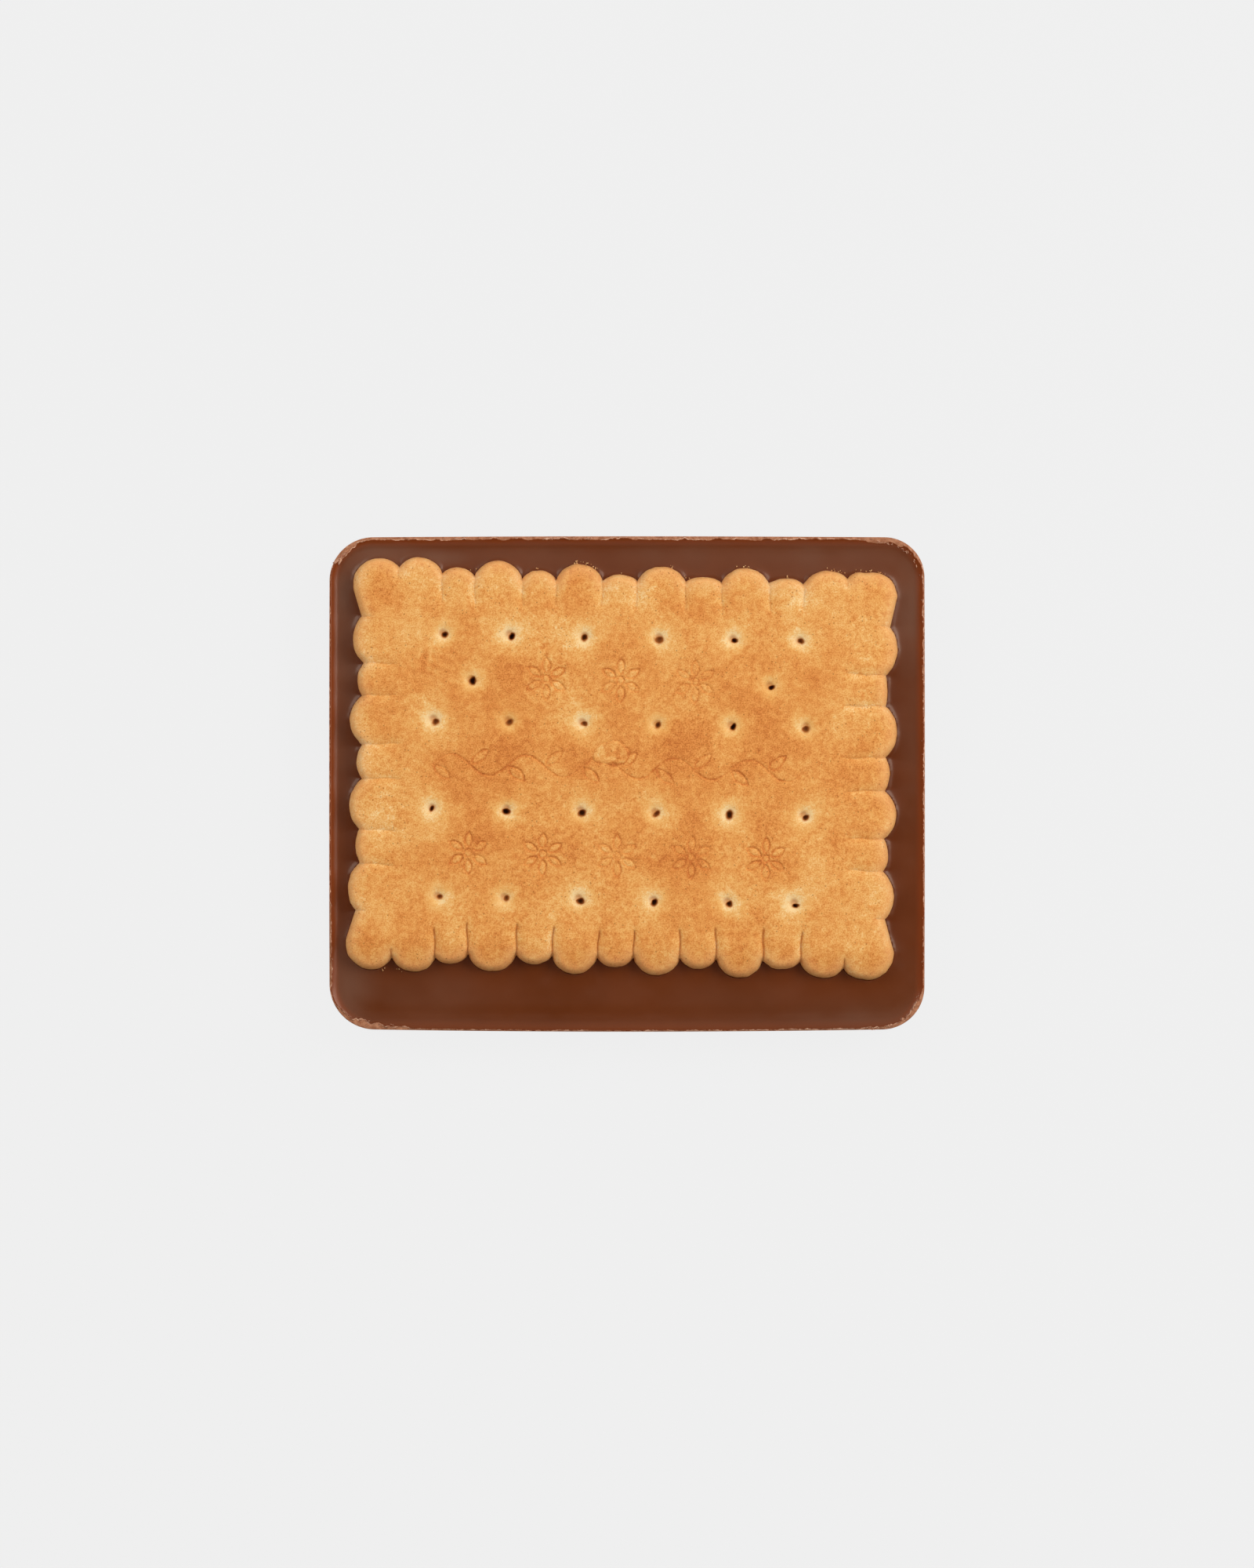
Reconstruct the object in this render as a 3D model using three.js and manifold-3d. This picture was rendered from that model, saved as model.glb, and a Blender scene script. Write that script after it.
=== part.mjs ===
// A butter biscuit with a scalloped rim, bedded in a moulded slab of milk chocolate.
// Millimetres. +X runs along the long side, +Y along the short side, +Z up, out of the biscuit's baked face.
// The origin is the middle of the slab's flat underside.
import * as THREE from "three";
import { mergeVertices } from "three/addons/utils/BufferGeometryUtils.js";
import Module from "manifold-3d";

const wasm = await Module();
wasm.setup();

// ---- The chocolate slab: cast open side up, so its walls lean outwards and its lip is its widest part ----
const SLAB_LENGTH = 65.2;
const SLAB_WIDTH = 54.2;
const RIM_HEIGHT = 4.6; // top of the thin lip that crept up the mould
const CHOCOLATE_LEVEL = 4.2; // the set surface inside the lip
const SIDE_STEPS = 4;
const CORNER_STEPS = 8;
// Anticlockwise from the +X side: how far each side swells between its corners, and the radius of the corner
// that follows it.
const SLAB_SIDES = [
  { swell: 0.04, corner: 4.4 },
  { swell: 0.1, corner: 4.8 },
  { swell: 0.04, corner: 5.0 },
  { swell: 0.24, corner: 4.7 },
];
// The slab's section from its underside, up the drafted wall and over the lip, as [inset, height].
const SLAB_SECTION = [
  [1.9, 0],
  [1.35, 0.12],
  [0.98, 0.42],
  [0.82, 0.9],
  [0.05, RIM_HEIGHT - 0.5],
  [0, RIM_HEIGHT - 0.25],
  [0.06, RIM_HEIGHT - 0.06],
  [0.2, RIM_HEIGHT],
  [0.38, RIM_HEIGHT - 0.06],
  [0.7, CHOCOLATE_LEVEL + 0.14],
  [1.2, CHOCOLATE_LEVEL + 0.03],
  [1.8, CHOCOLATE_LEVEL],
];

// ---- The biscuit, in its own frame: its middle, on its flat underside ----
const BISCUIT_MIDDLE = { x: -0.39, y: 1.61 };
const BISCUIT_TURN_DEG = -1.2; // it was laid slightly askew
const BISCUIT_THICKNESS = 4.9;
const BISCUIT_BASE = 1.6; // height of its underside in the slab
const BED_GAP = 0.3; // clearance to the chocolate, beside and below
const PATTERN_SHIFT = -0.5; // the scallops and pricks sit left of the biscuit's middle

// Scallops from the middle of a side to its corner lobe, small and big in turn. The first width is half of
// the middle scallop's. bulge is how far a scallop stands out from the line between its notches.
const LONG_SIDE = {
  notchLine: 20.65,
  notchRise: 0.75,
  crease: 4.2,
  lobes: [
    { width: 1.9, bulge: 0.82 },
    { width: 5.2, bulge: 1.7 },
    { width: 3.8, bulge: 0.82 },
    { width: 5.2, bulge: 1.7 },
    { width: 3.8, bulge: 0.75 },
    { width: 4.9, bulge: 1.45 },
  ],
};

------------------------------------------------

**Description of the task**
Extract all of the material exactly as it is written.

**Complete answer**
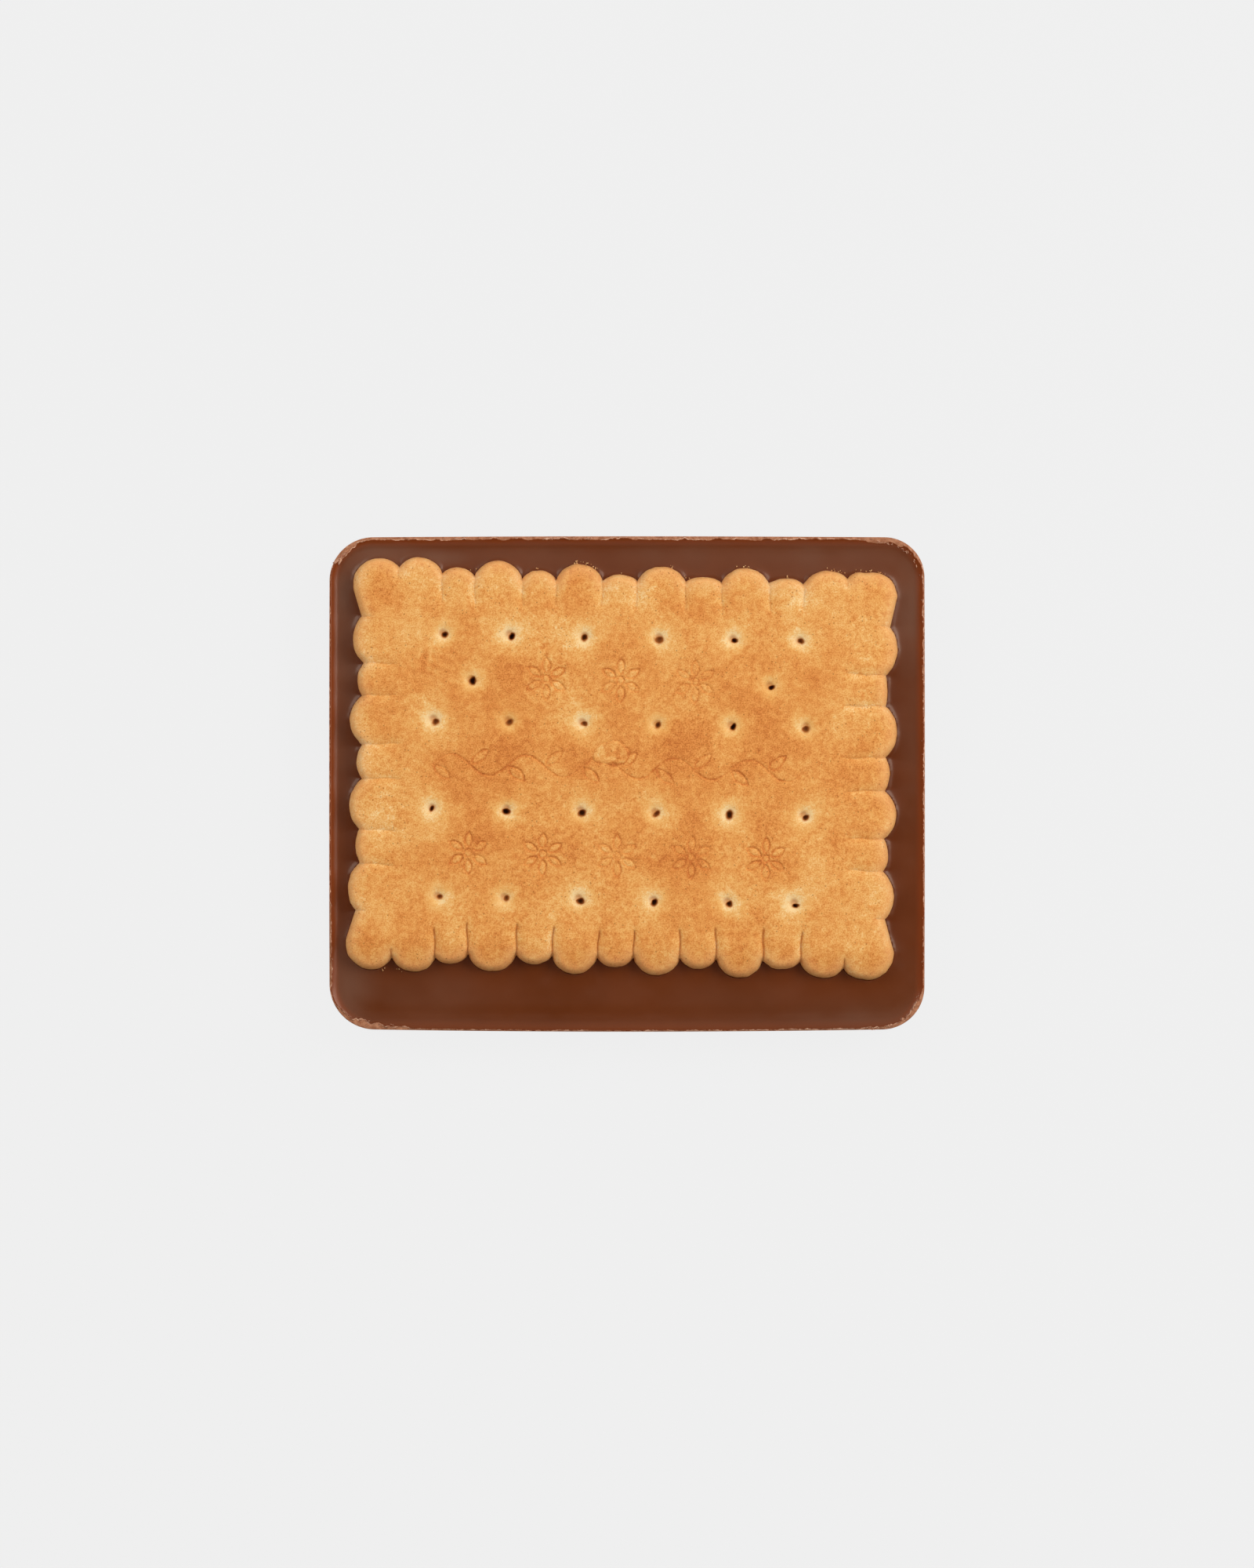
Reconstruct the object in this render as a 3D model using three.js and manifold-3d. This picture was rendered from that model, saved as model.glb, and a Blender scene script. Write that script after it.
=== part.mjs ===
// A butter biscuit with a scalloped rim, bedded in a moulded slab of milk chocolate.
// Millimetres. +X runs along the long side, +Y along the short side, +Z up, out of the biscuit's baked face.
// The origin is the middle of the slab's flat underside.
import * as THREE from "three";
import { mergeVertices } from "three/addons/utils/BufferGeometryUtils.js";
import Module from "manifold-3d";

const wasm = await Module();
wasm.setup();

// ---- The chocolate slab: cast open side up, so its walls lean outwards and its lip is its widest part ----
const SLAB_LENGTH = 65.2;
const SLAB_WIDTH = 54.2;
const RIM_HEIGHT = 4.6; // top of the thin lip that crept up the mould
const CHOCOLATE_LEVEL = 4.2; // the set surface inside the lip
const SIDE_STEPS = 4;
const CORNER_STEPS = 8;
// Anticlockwise from the +X side: how far each side swells between its corners, and the radius of the corner
// that follows it.
const SLAB_SIDES = [
  { swell: 0.04, corner: 4.4 },
  { swell: 0.1, corner: 4.8 },
  { swell: 0.04, corner: 5.0 },
  { swell: 0.24, corner: 4.7 },
];
// The slab's section from its underside, up the drafted wall and over the lip, as [inset, height].
const SLAB_SECTION = [
  [1.9, 0],
  [1.35, 0.12],
  [0.98, 0.42],
  [0.82, 0.9],
  [0.05, RIM_HEIGHT - 0.5],
  [0, RIM_HEIGHT - 0.25],
  [0.06, RIM_HEIGHT - 0.06],
  [0.2, RIM_HEIGHT],
  [0.38, RIM_HEIGHT - 0.06],
  [0.7, CHOCOLATE_LEVEL + 0.14],
  [1.2, CHOCOLATE_LEVEL + 0.03],
  [1.8, CHOCOLATE_LEVEL],
];

// ---- The biscuit, in its own frame: its middle, on its flat underside ----
const BISCUIT_MIDDLE = { x: -0.39, y: 1.61 };
const BISCUIT_TURN_DEG = -1.2; // it was laid slightly askew
const BISCUIT_THICKNESS = 4.9;
const BISCUIT_BASE = 1.6; // height of its underside in the slab
const BED_GAP = 0.3; // clearance to the chocolate, beside and below
const PATTERN_SHIFT = -0.5; // the scallops and pricks sit left of the biscuit's middle

// Scallops from the middle of a side to its corner lobe, small and big in turn. The first width is half of
// the middle scallop's. bulge is how far a scallop stands out from the line between its notches.
const LONG_SIDE = {
  notchLine: 20.65,
  notchRise: 0.75,
  crease: 4.2,
  lobes: [
    { width: 1.9, bulge: 0.82 },
    { width: 5.2, bulge: 1.7 },
    { width: 3.8, bulge: 0.82 },
    { width: 5.2, bulge: 1.7 },
    { width: 3.8, bulge: 0.75 },
    { width: 4.9, bulge: 1.45 },
  ],
};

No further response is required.